> **TASK TO CARRY OUT**
Take the data below and copy exactly the lines starting at the one with "Reconstruct the object in this render as a multi-part" and finishing at the one with "and end bracket.", both included.

[Start of DATASET ENTRIES]

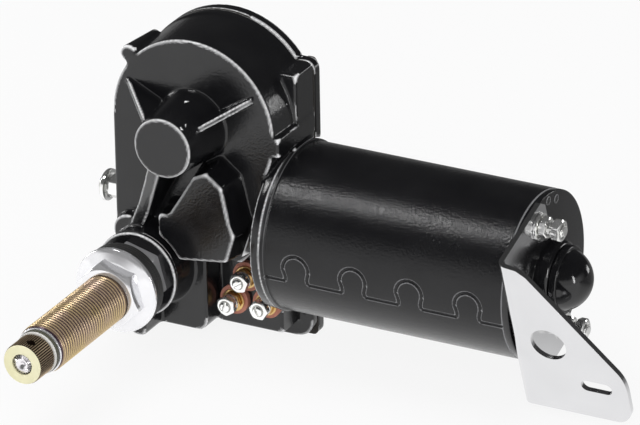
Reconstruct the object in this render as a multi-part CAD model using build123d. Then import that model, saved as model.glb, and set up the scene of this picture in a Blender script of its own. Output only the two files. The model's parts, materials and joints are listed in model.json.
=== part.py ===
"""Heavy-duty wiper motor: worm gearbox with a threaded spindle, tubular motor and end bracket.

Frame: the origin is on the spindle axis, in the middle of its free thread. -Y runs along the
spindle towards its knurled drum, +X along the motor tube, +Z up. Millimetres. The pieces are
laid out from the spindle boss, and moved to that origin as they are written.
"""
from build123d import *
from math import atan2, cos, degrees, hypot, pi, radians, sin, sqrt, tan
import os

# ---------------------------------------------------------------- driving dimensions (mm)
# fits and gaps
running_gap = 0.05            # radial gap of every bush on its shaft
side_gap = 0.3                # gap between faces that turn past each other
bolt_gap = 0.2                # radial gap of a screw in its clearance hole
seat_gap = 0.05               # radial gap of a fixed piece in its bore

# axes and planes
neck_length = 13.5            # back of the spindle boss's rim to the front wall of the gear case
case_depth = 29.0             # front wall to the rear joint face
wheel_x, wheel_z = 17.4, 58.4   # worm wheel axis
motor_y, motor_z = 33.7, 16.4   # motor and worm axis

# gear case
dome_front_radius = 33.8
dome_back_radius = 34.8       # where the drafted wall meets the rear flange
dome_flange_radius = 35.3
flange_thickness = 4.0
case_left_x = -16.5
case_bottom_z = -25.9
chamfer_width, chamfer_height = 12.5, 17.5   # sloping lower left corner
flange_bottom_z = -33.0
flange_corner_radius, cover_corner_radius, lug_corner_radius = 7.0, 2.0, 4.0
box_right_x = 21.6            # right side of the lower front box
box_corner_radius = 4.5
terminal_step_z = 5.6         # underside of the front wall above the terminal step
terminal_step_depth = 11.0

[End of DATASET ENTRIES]
[Start of DATASET ENTRIES]

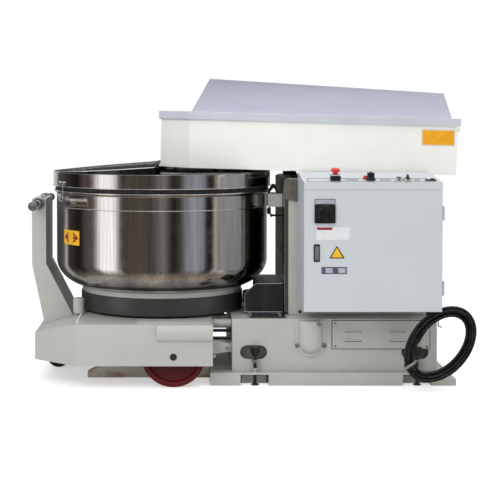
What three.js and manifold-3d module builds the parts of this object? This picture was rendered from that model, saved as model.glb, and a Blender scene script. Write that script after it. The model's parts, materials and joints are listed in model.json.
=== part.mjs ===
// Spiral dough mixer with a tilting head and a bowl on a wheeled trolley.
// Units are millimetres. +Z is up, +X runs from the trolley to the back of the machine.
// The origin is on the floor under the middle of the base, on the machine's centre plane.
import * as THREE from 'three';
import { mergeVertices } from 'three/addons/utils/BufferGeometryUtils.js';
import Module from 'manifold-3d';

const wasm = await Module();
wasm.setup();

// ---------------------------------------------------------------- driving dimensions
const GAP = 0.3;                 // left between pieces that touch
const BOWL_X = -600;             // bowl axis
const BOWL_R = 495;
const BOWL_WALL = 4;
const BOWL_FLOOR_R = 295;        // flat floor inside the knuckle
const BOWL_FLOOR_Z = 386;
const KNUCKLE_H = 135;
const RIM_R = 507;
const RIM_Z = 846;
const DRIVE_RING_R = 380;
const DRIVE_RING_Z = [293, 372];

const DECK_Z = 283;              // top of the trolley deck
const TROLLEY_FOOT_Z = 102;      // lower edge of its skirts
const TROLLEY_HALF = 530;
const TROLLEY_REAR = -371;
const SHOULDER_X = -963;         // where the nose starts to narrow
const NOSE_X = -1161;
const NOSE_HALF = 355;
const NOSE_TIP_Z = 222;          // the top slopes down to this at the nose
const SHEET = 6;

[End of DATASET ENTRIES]
[Start of DATASET ENTRIES]

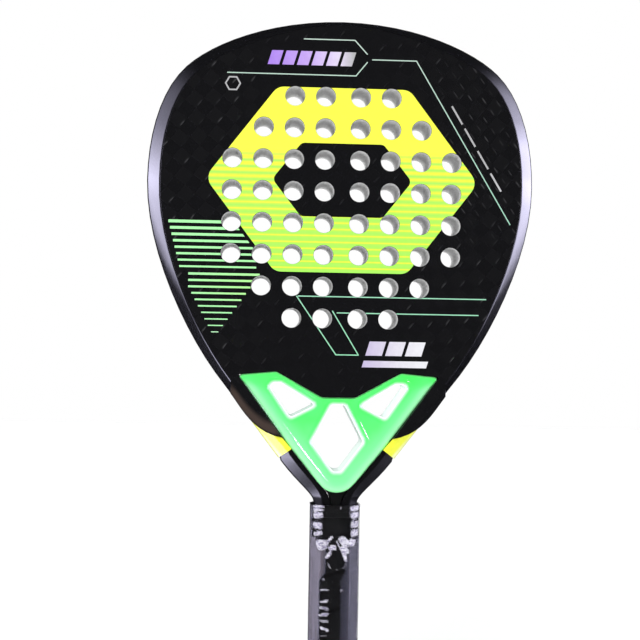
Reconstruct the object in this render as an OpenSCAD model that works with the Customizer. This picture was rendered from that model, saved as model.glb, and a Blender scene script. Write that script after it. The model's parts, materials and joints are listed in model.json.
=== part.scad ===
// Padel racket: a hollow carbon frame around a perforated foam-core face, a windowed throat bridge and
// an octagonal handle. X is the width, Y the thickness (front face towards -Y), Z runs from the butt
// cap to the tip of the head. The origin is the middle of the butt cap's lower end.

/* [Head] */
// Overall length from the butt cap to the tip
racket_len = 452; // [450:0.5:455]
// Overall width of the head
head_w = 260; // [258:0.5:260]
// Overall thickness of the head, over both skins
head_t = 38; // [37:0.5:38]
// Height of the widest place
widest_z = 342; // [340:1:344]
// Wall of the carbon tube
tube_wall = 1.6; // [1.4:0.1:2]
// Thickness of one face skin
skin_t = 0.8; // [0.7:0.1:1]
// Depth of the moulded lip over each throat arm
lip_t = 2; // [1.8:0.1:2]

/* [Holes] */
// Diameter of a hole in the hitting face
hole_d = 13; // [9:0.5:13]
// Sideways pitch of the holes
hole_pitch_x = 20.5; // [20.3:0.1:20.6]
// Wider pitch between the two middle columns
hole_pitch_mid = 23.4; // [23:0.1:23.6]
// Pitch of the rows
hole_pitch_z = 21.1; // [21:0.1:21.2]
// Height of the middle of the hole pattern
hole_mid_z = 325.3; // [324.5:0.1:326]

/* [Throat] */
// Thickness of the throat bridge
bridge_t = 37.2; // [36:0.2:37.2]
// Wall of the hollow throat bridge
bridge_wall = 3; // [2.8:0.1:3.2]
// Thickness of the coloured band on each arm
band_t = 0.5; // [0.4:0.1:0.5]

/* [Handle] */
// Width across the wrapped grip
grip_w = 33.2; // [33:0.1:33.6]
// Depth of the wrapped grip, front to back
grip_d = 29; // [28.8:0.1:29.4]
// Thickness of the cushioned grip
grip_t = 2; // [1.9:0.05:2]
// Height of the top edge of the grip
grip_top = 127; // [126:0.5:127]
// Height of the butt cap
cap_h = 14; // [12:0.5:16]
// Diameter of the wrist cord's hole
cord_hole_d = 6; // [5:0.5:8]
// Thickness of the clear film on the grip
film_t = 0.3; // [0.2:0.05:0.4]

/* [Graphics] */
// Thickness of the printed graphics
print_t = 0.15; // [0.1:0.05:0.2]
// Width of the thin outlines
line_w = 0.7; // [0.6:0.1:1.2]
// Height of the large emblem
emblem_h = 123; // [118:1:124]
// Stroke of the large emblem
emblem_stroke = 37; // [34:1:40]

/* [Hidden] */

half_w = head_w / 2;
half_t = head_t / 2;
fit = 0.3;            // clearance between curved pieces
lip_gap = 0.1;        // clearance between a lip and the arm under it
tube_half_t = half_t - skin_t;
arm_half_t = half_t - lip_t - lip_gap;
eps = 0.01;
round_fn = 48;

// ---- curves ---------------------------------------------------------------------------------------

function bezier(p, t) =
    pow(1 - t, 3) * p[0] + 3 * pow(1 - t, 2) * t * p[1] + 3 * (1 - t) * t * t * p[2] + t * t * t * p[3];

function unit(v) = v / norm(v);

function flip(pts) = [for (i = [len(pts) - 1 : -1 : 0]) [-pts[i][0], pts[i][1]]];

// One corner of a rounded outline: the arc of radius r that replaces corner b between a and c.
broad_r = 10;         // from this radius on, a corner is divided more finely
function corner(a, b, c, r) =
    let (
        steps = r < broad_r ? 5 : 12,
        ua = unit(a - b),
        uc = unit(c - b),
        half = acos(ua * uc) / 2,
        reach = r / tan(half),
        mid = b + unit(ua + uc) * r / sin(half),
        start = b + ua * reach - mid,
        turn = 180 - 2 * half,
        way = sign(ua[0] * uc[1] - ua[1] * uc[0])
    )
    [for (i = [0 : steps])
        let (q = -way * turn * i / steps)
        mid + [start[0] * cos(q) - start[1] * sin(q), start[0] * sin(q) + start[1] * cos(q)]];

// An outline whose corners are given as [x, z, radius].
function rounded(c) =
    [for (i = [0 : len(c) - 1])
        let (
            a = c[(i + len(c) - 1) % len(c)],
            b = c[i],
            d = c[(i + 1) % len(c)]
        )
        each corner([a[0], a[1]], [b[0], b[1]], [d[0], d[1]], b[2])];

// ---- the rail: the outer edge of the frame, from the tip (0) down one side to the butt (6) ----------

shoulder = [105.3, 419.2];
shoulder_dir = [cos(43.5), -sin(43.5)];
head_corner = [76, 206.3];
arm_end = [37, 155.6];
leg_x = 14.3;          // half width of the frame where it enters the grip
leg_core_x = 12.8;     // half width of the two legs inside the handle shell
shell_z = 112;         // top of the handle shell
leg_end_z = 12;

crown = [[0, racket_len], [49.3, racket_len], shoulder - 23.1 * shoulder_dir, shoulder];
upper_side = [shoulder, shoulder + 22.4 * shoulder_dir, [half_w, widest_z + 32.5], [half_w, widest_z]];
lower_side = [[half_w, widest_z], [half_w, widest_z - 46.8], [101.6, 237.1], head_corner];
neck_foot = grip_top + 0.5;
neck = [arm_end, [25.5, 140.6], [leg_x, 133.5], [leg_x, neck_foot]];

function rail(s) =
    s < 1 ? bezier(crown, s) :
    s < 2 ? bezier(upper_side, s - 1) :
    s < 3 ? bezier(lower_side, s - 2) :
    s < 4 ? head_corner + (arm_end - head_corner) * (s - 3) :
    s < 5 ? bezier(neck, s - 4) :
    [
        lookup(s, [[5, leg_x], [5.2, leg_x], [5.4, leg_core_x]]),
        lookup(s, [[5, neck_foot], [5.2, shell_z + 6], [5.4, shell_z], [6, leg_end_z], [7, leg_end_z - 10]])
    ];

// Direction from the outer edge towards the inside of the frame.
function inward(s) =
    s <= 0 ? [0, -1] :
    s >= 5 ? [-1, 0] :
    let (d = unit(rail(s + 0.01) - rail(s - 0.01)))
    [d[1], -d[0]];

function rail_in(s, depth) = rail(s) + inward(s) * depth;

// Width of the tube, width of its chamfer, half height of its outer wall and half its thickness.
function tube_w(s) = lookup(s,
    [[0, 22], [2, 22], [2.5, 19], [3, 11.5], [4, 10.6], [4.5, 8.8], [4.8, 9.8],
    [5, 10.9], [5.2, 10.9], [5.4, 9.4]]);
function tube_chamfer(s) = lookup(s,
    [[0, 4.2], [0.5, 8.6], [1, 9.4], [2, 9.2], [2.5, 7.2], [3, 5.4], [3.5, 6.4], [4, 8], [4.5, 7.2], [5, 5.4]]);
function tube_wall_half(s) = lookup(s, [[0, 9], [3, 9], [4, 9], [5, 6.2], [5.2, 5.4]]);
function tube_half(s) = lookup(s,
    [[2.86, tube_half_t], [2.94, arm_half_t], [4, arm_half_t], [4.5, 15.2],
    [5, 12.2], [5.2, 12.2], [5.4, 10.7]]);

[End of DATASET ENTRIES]

> **TASK SOLUTION**
Reconstruct the object in this render as a multi-part CAD model using build123d. Then import that model, saved as model.glb, and set up the scene of this picture in a Blender script of its own. Output only the two files. The model's parts, materials and joints are listed in model.json.
=== part.py ===
"""Heavy-duty wiper motor: worm gearbox with a threaded spindle, tubular motor and end bracket.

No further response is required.